The mistakes of antiquaries are, of all other writers, the most excusable; they are often working under ground, where very little light is to be had …

William Clarke

The scholarship of the Oxford School and their successors coincided with the revival and eventual re-establishment of the Society of Antiquaries of London, the earliest minutes of which defined its remit as ‘the subject of Antiquities; and more particularly … such things as may illustrate or relate to the History of Great Britain’, including ‘Antient Coins, books, sepulchres or other Remains of Antient Workmanship’. Although the early membership – including Wanley, William Elstob, the herald Peter le Neve, the archivist George Holmes and Thomas Madox, Historiographer Royal – reflects the textual and philological interests of the Oxford School, by the time the Society formally constituted itself in January 1718 its members reflected a more diverse range of interests. It was the antiquaries who excavated and examined the physical and documentary remains of Anglo-Saxon England, and who encouraged the study of the Anglo-Saxon period to a wider and more socially diverse audience.

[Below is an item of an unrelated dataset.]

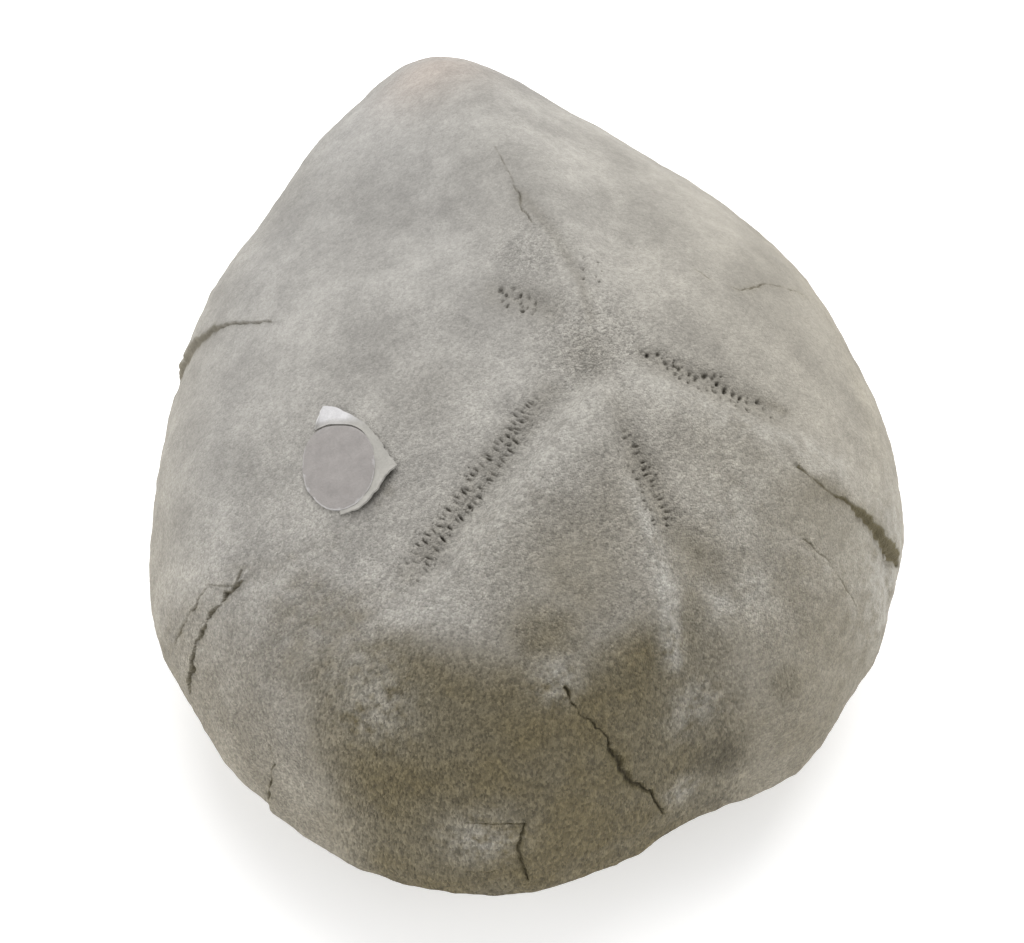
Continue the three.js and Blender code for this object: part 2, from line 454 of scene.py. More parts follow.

Eighteenth-century antiquarian culture was less partisan than the clerical, university and legal networks of earlier decades, and membership of institutions such as the Society of Antiquaries ‘was never a matter of political or religious affiliation’. Also in contrast to the specialist philological interests of the Oxford School, by the early eighteenth century antiquarianism had become ‘a common pastime, a leisure activity, for the gentry and aristocracy’. Fellows of the Society included clergymen, lawyers, doctors, artists, and members of the nobility and gentry from across the country. As Rosemary Sweet writes, ‘to examine the figures who made up the antiquarian community of the eighteenth century is to consider how a large proportion of those who comprised the social and intellectual elite of this period understood the past, its interpretation and its meaning for contemporary life’. Recent research by Sweet and Daniel Woolf, among others, has highlighted the scholarly methods and contributions of early modern and eighteenth-century antiquaries, whose methods ‘foreshadowed many aspects of the modern pursuit of historical objectivity’. Eighteenth-century antiquaries laid the foundations of modern literary studies and of art and architectural history.